──────── Provided entries

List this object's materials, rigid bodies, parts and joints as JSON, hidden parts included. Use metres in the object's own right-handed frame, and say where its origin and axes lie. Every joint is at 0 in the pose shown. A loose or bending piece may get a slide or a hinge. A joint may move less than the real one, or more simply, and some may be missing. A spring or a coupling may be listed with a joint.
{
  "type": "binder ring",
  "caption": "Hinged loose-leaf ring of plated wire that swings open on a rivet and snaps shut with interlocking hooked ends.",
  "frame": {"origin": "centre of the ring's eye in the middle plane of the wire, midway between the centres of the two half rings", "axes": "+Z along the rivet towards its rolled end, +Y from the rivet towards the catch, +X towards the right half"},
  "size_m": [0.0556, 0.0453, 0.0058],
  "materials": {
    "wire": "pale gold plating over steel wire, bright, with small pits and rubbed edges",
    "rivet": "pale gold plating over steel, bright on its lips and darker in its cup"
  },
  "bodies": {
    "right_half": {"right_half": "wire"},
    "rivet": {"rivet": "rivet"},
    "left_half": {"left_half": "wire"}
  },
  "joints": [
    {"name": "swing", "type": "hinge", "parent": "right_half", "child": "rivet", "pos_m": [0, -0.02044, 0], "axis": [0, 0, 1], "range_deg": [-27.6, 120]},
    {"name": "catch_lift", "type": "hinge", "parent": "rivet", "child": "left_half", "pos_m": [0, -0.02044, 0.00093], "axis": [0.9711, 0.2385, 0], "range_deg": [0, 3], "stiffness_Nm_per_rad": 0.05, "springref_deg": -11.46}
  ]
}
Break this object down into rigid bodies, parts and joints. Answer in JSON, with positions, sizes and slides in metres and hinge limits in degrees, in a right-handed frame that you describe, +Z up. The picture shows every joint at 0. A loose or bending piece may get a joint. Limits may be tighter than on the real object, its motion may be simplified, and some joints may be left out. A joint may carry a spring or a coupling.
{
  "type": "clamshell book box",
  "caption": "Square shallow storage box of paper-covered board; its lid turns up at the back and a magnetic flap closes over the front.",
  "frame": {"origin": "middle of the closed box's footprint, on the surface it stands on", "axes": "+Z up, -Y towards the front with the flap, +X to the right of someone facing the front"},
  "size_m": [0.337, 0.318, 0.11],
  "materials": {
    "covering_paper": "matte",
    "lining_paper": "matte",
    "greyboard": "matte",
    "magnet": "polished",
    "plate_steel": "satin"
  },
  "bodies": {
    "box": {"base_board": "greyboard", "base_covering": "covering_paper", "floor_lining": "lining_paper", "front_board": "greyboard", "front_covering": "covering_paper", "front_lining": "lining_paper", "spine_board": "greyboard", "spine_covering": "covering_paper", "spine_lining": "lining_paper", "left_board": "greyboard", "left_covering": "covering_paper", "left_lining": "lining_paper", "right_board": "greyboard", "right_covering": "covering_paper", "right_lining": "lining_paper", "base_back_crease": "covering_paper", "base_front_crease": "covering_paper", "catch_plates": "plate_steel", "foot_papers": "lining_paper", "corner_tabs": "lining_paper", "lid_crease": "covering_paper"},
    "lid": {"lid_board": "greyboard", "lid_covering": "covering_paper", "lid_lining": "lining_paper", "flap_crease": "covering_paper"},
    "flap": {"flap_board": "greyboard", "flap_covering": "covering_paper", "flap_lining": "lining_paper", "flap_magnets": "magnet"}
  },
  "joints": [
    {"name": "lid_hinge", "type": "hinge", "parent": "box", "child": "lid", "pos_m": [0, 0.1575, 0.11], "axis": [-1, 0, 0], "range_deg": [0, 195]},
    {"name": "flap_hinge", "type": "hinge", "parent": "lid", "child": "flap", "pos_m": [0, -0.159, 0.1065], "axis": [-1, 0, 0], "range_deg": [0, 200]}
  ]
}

────────────────

**Exercise directions**
In the listing, find each line with the string "bending" and copy it.

**Full solution**
List this object's materials, rigid bodies, parts and joints as JSON, hidden parts included. Use metres in the object's own right-handed frame, and say where its origin and axes lie. Every joint is at 0 in the pose shown. A loose or bending piece may get a slide or a hinge. A joint may move less than the real one, or more simply, and some may be missing. A spring or a coupling may be listed with a joint.
Break this object down into rigid bodies, parts and joints. Answer in JSON, with positions, sizes and slides in metres and hinge limits in degrees, in a right-handed frame that you describe, +Z up. The picture shows every joint at 0. A loose or bending piece may get a joint. Limits may be tighter than on the real object, its motion may be simplified, and some joints may be left out. A joint may carry a spring or a coupling.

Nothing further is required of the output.